Читаем The Future Is History: How Totalitarianism Reclaimed Russia полностью

lyosha's mother encouraged him to enter a citywide history essay contest. It was the sort of thing she did—she was, after all, a history teacher, and she expected her only son to do much better than she had, just as she had done so much better than her own illiterate- peasant mother. The essay topic was "My Family Story in the History of the Twentieth Century." Lyosha had a sense that this was a trendy topic—the heady days of media revelations about Stalin and the Gulag were over, long since overshadowed by economic reform and political conflict, but recently people all around Lyosha and Galina seemed to be talking about their family histories. The teachers at school had also suggested that researching one's roots was a good pathway to winning student competitions. Except Lyosha had hardly any family and certainly no history. He did not even carry the family name anymore: when his mother married Sergei, in December 1991, she had changed Lyosha's last name from Misharin to Gorshkov, and his patronymic from Yurievich to Sergeevich, as though Lyosha had always been his new stepfather's son. It had been a horrible wedding, during which Lyosha was told not to get in the way of the adults while they celebrated, and he had decided then and there that he hated marriage and would never marry as long as he lived. His stepfather, who had seemed so fun before the wedding, when he would spend hours watching pop music performances on television with Lyosha, now appeared to be a quiet, lazy alcoholic who simply vegetated in front of the television. Lyosha decided that he hated everything about him, especially the way he ate—as though he would never eat again. Lyosha hated his new patronymic and surname too.

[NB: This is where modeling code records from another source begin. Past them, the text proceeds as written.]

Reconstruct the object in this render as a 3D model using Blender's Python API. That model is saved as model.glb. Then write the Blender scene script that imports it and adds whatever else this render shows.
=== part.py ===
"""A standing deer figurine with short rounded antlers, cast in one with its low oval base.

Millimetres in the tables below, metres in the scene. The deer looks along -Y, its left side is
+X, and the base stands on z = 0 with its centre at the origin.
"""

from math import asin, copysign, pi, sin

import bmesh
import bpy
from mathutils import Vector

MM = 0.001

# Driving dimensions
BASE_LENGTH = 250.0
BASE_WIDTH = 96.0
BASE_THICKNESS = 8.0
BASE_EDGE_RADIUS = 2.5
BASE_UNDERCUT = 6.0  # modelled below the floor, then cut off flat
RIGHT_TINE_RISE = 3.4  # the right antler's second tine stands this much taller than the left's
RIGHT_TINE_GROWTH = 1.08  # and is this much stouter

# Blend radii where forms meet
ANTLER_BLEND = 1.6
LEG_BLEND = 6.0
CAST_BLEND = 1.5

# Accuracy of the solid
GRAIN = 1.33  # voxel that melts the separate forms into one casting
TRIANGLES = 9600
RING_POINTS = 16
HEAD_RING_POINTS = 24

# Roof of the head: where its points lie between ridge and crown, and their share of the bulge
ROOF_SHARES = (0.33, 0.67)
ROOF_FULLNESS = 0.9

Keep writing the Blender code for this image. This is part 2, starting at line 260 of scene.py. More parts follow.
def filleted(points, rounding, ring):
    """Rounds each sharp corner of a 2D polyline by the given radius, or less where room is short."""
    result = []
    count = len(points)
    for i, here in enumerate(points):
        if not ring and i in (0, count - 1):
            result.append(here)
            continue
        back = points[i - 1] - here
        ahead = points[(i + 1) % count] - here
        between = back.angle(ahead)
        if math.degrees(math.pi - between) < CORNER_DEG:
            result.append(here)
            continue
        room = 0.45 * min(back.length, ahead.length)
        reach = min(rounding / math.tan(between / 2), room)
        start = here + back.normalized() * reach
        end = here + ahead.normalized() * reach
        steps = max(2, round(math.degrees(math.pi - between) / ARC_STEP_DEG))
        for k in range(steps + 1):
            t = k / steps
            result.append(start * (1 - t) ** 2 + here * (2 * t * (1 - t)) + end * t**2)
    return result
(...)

Galina said that she could tell him a bit about family history. Lyosha's great-grandparents, she said, were part of a large German- speaking community that had settled along the Volga River in the late eighteenth century.1 By the standards of the Revolution, the family were kulaks—peasants who owned land and livestock, which made them class enemies. Lyosha's great-grandfather was stripped of his belongings and disappeared. His great-grandmother and her children lived in abject poverty as members of a newly formed collective farm. Two years after the disappearance of the husband and father, Lyosha's great-grandmother and her children were loaded into a cattle car, along with other ethnic Germans, and shipped off to the Urals, to a remote rural area outside Solikamsk. Here, reunited with Lyosha's great-grandfather, they had to start from scratch at a new

collective farm, on previously uncultivated land. Lyosha's grandmother was ten years old. When the family was being herded onto the train, a soldier had taken away her only toy, a wooden doll. In the Urals, authorities changed her name from Emma to Serafima. She received no schooling after the deportation, which was why she was functionally illiterate: before the disaster, the family had spoken German exclusively, and the girl had learned to read using the German Bible.

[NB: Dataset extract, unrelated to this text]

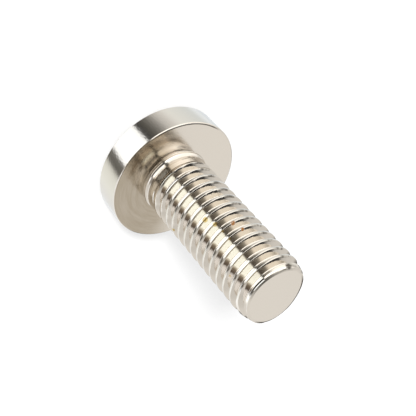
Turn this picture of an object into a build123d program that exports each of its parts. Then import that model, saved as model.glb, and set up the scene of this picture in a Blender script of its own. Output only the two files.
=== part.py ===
from build123d import *
from math import ceil, radians, sqrt, tan
import os

# Brake disc bolt: a low round head with a hex socket, a plain neck and a rolled right-hand thread.
# The bolt stands on the flat top of its head. The origin is the centre of that face, +Z runs up the
# shank to the tip, and all sizes are in millimetres and degrees.

# Head
head_diameter = 15.5
head_height = 3.6
top_chamfer = 0.3
seat_chamfer = 0.18

# Hex socket in the head, for a 5 mm key
key_across_flats = 5.0
key_clearance = 0.05
socket_depth = 2.0
socket_mouth = 0.12

# Neck under the head, thinner than the nominal diameter by its relief
shank_length = 19.8
neck_relief = 0.5
neck_length = 1.62
flare_width = 0.25
flare_height = 0.6
shoulder_angle = 45

# Metric thread, cut as one helical groove, its crests rolled a little lower than the nominal diameter
nominal_diameter = 8.0
crest_allowance = 0.15
pitch = 1.25
flank_angle = 60
groove_depth = 0.6134 * pitch
root_flat = pitch / 6
first_crest = 1.12
runout_start = 2.12
runout_turns = 0.68
cutter_overlap = 0.06
turns_per_face = 2

# Tip, stepping in from the thread crest to a narrow land, its rim and the end face
tip_land_inset = 0.125
tip_rim_inset = 0.2
tip_face_inset = 0.15
tip_rim_height = 0.05
tip_land_height = 0.07
tip_land_draft = 15
tip_chamfer_angle = 45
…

Everyone in the new village was German. This sounded familiar to Lyosha—there was a part of Solikamsk that was called the German Settlement, though the ethnic Germans who lived there had all emigrated during perestroika. They left behind neat little village-style houses they had built themselves, and a ghost of clean and ordered living that Lyosha found seductive. When Serafima was eighteen, a young man from a neighboring village decided to make her his. In Galina's telling, his resolve was unilateral and final. He was Russian. He moved Serafima to his village, where she was hated for being a German and a Catholic. Her new husband was an atheist and a Communist, but his own mother was Russian Orthodox, and she refused to accept Serafima as her daughter-in-law in the absence of a church wedding. There was no wedding at all, in fact—this was the early 1930s, and marriage was still a bourgeois anachronism.

Serafima's new husband drank, had numerous affairs and relationships—at least one other woman considered herself his wife— and built a career in the Party and on the collective farm. He would eventually become chairman of the collective farm and a member of the Supreme Soviet. In 1935, a voronok—a black prisoner-transport car—pulled up to the house: someone had denounced Serafima's husband for stealing the bricks he had used to build his house. Fortunately, it was Serafima's habit to maintain order in all things, including receipts for the purchase of bricks, and her husband escaped being jailed.

In 1941, Serafima's husband went off to war to fight the Germans, and Serafima herself, left alone with a small baby—her first son— went from being an outcast to being the enemy. Her own brother-in- law came around, drunk, in the middle of the night, to smash all her windows, screaming, "German!"